Teachers use Where the Wild Things Are to teach settings, characters and events in a story. This lesson plan by Deborah Szabo works best with K-2 students.

Prepare the classroom by tacking onto the walls three large pieces of butcher paper. At the top of one, write “Setting.” Write “Characters” and “Events” at the top of the others.

Read the book to the class with feeling and enjoy the book with the class. After the reading, ask the class how they liked the story. Discuss if it was a “good story” or a “well-written story.”

Stand by the “Characters” poster. Ask the children who the characters were. This is the easiest one for the kids to do because a character is concrete; events and settings are sometimes more abstract. Write the characters and character traits that the children remember on the butcher paper. Move on to and do the same for “Settings” and then to “Events.” Under “Events,” include two sub-topics: “Problems” and “Solutions.” For example, a “Problem” is that Max was feeling wild and yelled at his mother. His “Solution” was to go to the place where the wild things are.

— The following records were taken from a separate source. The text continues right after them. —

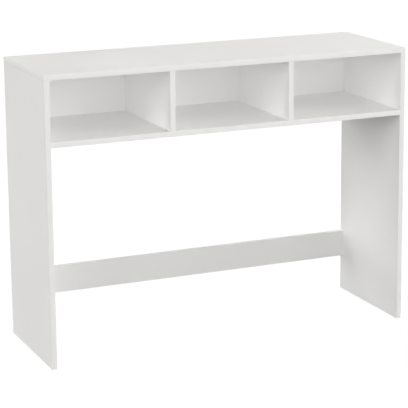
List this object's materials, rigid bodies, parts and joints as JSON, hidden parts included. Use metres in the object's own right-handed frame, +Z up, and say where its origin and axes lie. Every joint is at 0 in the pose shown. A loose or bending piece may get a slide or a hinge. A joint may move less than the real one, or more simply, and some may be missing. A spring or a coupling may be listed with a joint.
{
  "type": "console table",
  "caption": "Narrow free-standing console table: flat top, full-height side boards, open compartments in a row under the top and a low stretcher rail at the back.",
  "frame": {"origin": "on the floor under the middle of the table", "axes": "+X along the table to the right, +Y from the open front to the back, +Z up"},
  "size_m": [1.1, 0.36, 0.82],
  "materials": {
    "white_board": "matte white melamine-faced chipboard",
    "edge_strip": "white plastic edge strip, lightly rounded",
    "zinc_cam": "die-cast zinc cam lock, dull",
    "steel_fastener": "bright zinc-plated steel",
    "dowel_wood": "plain beech dowel",
    "cover_cap": "white moulded plastic cap"
  },
  "bodies": {
    "root": {"back_panel": "white_board", "back_panel_end_cam_bolts": "steel_fastener", "back_panel_end_cam_locks": "zinc_cam", "back_panel_end_dowels": "dowel_wood", "back_panel_to_floor_dowels": "dowel_wood", "back_panel_to_top_dowels": "dowel_wood", "back_panel_top_cam_bolts": "steel_fastener", "back_panel_top_cam_locks": "zinc_cam", "compartment_floor": "white_board", "compartment_floor_front_edge_strip": "edge_strip", "compartment_floor_rear_edge_strip": "edge_strip", "divider_cam_bolts": "steel_fastener", "divider_cam_caps": "cover_cap", "divider_cam_locks": "zinc_cam", "divider_screws": "steel_fastener", "divider_to_floor_dowels": "dowel_wood", "divider_to_top_dowels": "dowel_wood", "floor_cam_bolts": "steel_fastener", "floor_cam_locks": "zinc_cam", "floor_end_dowels": "dowel_wood", "left_divider": "white_board", "left_divider_front_edge_strip": "edge_strip", "left_side_board": "white_board", "left_side_bottom_edge_strip": "edge_strip", "left_side_front_edge_strip": "edge_strip", "left_side_rear_edge_strip": "edge_strip", "left_side_to_top_dowels": "dowel_wood", "lower_back_rail": "white_board", "lower_back_rail_bottom_edge_strip": "edge_strip", "lower_back_rail_top_edge_strip": "edge_strip", "rail_cam_bolts": "steel_fastener", "rail_cam_locks": "zinc_cam", "rail_dowels": "dowel_wood", "right_divider": "white_board", "right_divider_front_edge_strip": "edge_strip", "right_side_board": "white_board", "right_side_bottom_edge_strip": "edge_strip", "right_side_front_edge_strip": "edge_strip", "right_side_rear_edge_strip": "edge_strip", "right_side_to_top_dowels": "dowel_wood", "top_board": "white_board", "top_front_edge_strip": "edge_strip", "top_left_edge_strip": "edge_strip", "top_rear_edge_strip": "edge_strip", "top_right_edge_strip": "edge_strip"}
  },
  "joints": []
}
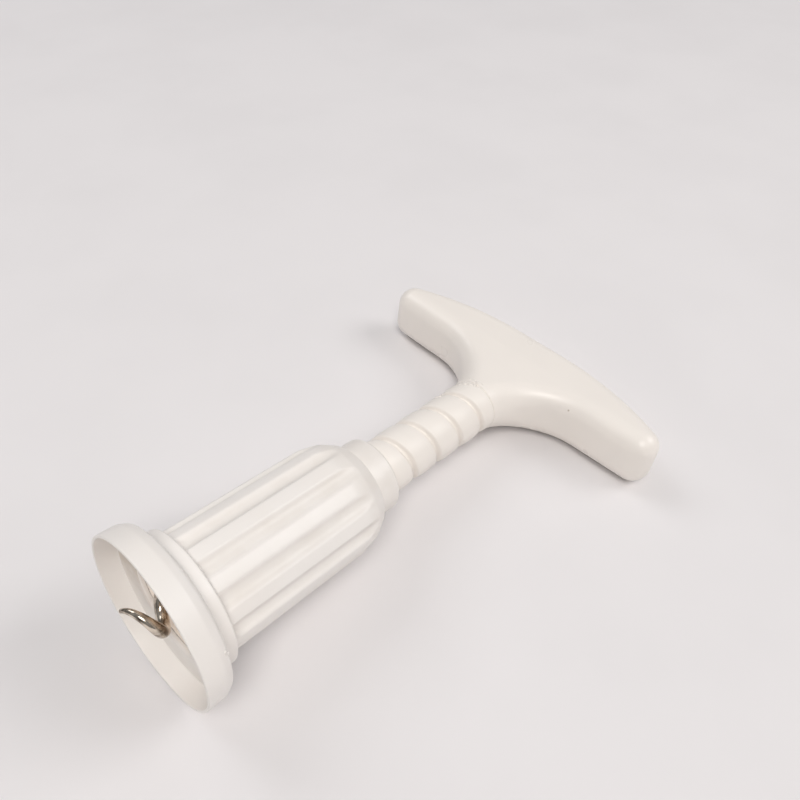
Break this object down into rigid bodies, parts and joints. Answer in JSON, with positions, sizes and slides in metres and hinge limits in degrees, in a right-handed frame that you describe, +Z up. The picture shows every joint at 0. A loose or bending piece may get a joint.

Doing this exercise with the class teaches students how to identify the elements that go into good story-telling, including characters and settings, events, problems and solutions.

Using Story Mapping to Teach Story Elements

Incorporate story mapping into book report assignments to teach story elements to students in the 3rd through 6th grades. Start with reading the book and making separate charts for “Setting, “Characters” and such just as in the above lesson plan for younger students.

Older students take this lesson plan a few steps farther. For example, after ascertaining what the settings in the book are, ask them how the story would be different if it were set in a classroom or in an office building. Students may look at the characters chart and change a character or a character’s traits. Then they must think through how the story itself would change with the different elements changing.

To complete this project, consider having the students rewrite the story, either in groups or individually. They must incorporate their changed elements as they affect the story. Consider having the students create comic strips instead of simply rewriting the story. The comic strips will help demonstrate for the students how the story changes. This Story Elements Comic Strip Planning Sheet is an excellent free resource you may use.

Story Element Worksheets

These worksheets are useful before embarking upon individual creative writing activities. Elementary and middle school students fill out questionnaires in which they develop their character’s traits, the setting of their story, and other story elements. This makes it easier for them to then write a creative story and learn what the elements of a good story are at the same time.